Vicenda shock in Perù dove a seguito di un abuso da parte del patrigno una bambina di 11 anni è rimasta incinta. La madre ha così chiesto alle autorità la possibilità di farla abortire, approvata dopo l’intervento del Comitato delle Nazioni Unite per i diritti dell’infanzia dopo che in un primo momento era stata negata dalle autorità locali.

Ma la vicenda non è finita: i vescovi peruviani hanno presentato appello al governo locale chiedendo di annullare la decisione, perché “atto di ingiustizia e violazione del diritto alla vita del nascituro”

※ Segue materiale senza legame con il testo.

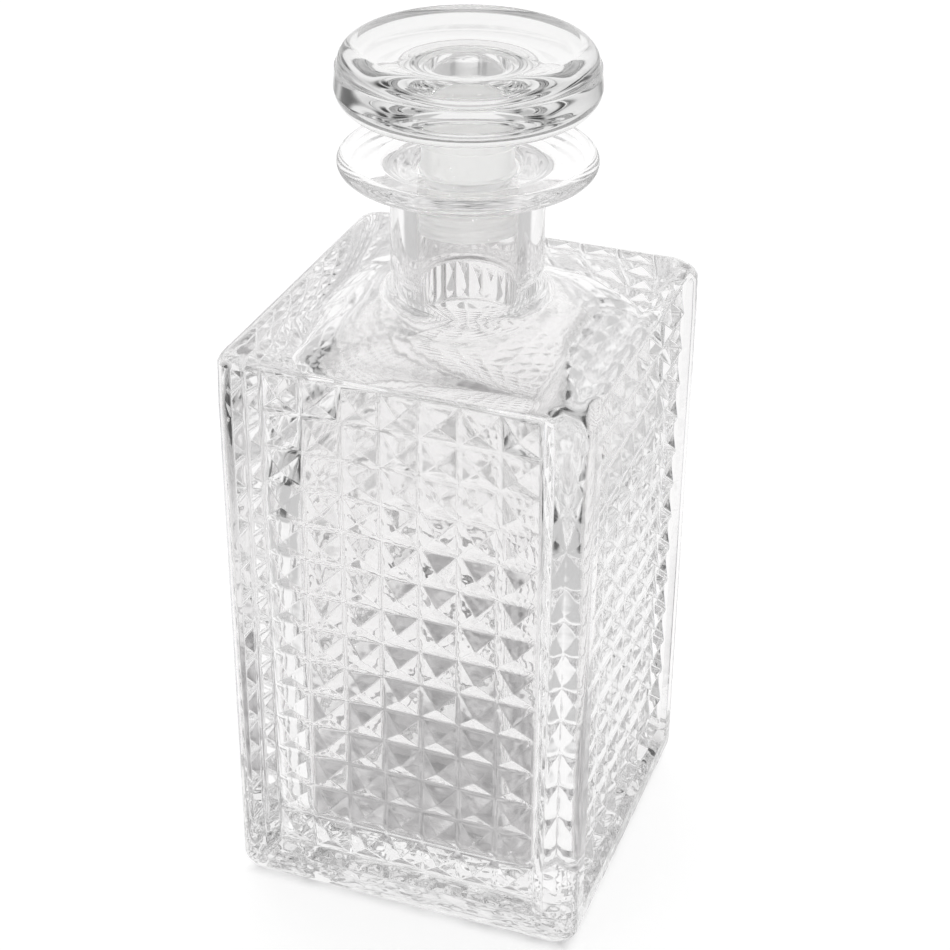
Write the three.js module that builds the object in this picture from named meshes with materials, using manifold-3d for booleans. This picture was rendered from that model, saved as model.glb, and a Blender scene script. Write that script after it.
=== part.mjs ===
// A square cut crystal decanter: the bottle, its glass stopper and the ribbed seal on the stopper's plug.
// Units are millimetres and +Z is up. The origin is the centre of the base, and the front face looks along -Y.

import * as THREE from 'three';
import { mergeVertices } from 'three/addons/utils/BufferGeometryUtils.js';
import Module from 'manifold-3d';

// Driving dimensions of the bottle.
const BODY_WIDTH = 90;
const BODY_HEIGHT = 150.8;
const EDGE_RADIUS = 4.9;
const TOP_FILLET = 5.1;
const FOOT_FILLET = 6.3;
const SHOULDER_RISE = 3.2;
const NECK_RADIUS = 17.8;
const NECK_FILLET = 3.6;
const BORE_RADIUS = 11.7;
const MOUTH_DEPTH = 5.6;
const MOUTH_ROUNDING = 2.6;
const COLLAR_RADIUS = 29.7;
const COLLAR_THICKNESS = 4.4;
const COLLAR_MIDDLE_Z = 186.5;
const WALL = 7;
const FLOOR_THICKNESS = 14;
const CAVITY_EDGE_RADIUS = 14;
const CAVITY_FLOOR_FILLET = 10;
const SHOULDER_THICKNESS = 6.6;
const DOME_DROP = 40;
const THROAT_FILLET = 6;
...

La storia di Mila, il nome che la stampa locale ha dato alla bambina, è quella di una bambina proveniente da una famiglia povera del nord est del Perù, probabilmente abusata dal patrigno sin da quando aveva sei anni. A giugno è rimasta incinta e l’uomo è stato arrestato, anche se poco dopo è tornato libero per mancanza di prove.
La madre della bambina nel frattempo si è messa in contatto con Promsex, una ONG peruviana che si occupa di difendere la dignità sessuale e riproduttiva delle persone. È proprio grazie all’associazione che sono state contattate le autorità sanitarie che hanno consentito all’aborto terapeutico.

In Perù infatti l’aborto è concesso solo in caso la madre sia in pericolo di vita o in caso di danni permanenti, anche se questi casi sono malvisti e ostacolati da politici ultra-conservatori. Una commissione medica dove risiede la bambina aveva inizialmente stabilito che Mila non potesse abortire, ignorando le prove della ONG su come le gravidanze nelle giovani sotto i 15 anni siano tre volte più pericolose delle ultra ventenni.

L’intervento delle Nazioni Unite

È servito l’intervento delle Nazioni Unite perché una commissione medica di Lima rivalutasse la decisione di quella locale e desse il via libera per l’aborto. Questa decisione ha sollevato un polverone tra i vescovi cattolici del paese con la Conferenza episcopale peruviana che ha chiesto al governo di “non aprire le porte alla cultura della morte”, rifacendosi alla dottrina della Chiesa sulla vita dei bambini non nati.

Di fronte a questo atto di ingiustizia e violazione del diritto alla vita di un nascituro, alziamo la nostra voce nel rifiuto di questo atto ingiusto e indolente. L’insegnamento costante della Chiesa, in questi casi, è sempre quello di salvaguardare il diritto alla vita sia della madre che del bambino. La vita è un diritto assoluto e inalienabile, perché è un dono divino, che Dio ci chiede di custodire, come afferma il quinto comandamento Non uccidere

Nel comunicato inoltre i vescovi hanno fatto riferimento alla Costituzione peruviana e il Codice riguardante l’infanzia e l’adolescenza che dice che “ogni individuo è considerato un bambino dal momento del concepimento fino ai 12 anni di età. Lo Stato è tenuto a proteggere il concepito”.

I vescovi insistono perché venga applicata la Costituzione e semplicemente impiegare più risorse ostetriche per la madre e del nascituro. Inoltre hanno richiesto che Mila riceva cure adeguate a livello psicologico per superare l’abuso e che il patrigno venga perseguito legalmente, l’importante è che non avvenga l’aborto.